Pre- and Post-Observation Interview Protocol – Niess, Lee, Sadria, Suharwoto (2006)
The authors conducted four weeks of professional development (PD) with in-service teachers to determine the impact of PD upon teachers’ TPACK. In conjunction with content analysis of teachers’ daily journals and assignments and observations (described in the open-ended questionnaires and observations sections), the authors interviewed teachers before and after PD. The purpose of these qualitative methods was to determine the stage of teachers’ TPACK: recognizing, accepting, adapting, exploring, or advancing.
Examples from the pre-observation interview protocol include, “What should students know prior in order to be prepared for the work in the lesson?”, “Do you think the integration of spreadsheets with learning mathematics is a good idea? Why or why not?”.
Examples from the post-observation interview protocol include, “How did your planning for teaching this lesson change?”, and “Did your students learn the mathematics concept in this lesson?”
Observations
Observation Checklist – Niess, Lee, Sadria, Suharwoto (2006)

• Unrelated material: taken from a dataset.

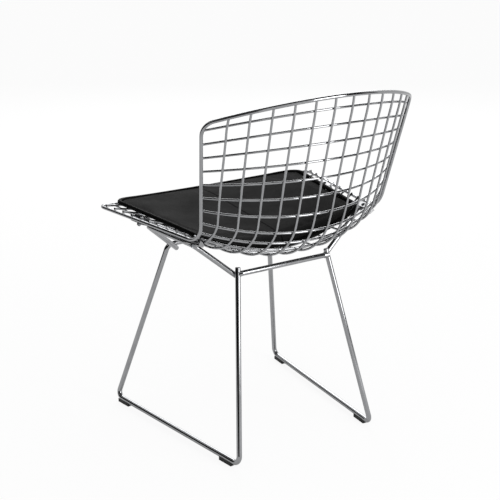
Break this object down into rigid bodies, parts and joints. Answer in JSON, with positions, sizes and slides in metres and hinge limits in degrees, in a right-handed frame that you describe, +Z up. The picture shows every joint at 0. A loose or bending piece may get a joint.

The authors conducted four weeks of professional development (PD) with in-service teachers to determine the impact of PD upon teachers’ TPACK. The purpose of these qualitative methods was to determine the stage of teachers’ TPACK: recognizing, accepting, adapting, exploring, or advancing. In conjunction with content analysis of teachers’ daily journals and assignments and interviews (described in open-ended questionnaires and interviews sections), the authors conducted observations with a checklist modified from Shulman’s list for Pedagogical Content Knowledge (PCK).
The checklist included elements for comprehension, transformation, instruction, technology, and evaluation. For example, the transformation element included of the observation checklist included “preparation of technology being selected” and “adaptation to the characteristics and levels of the students.”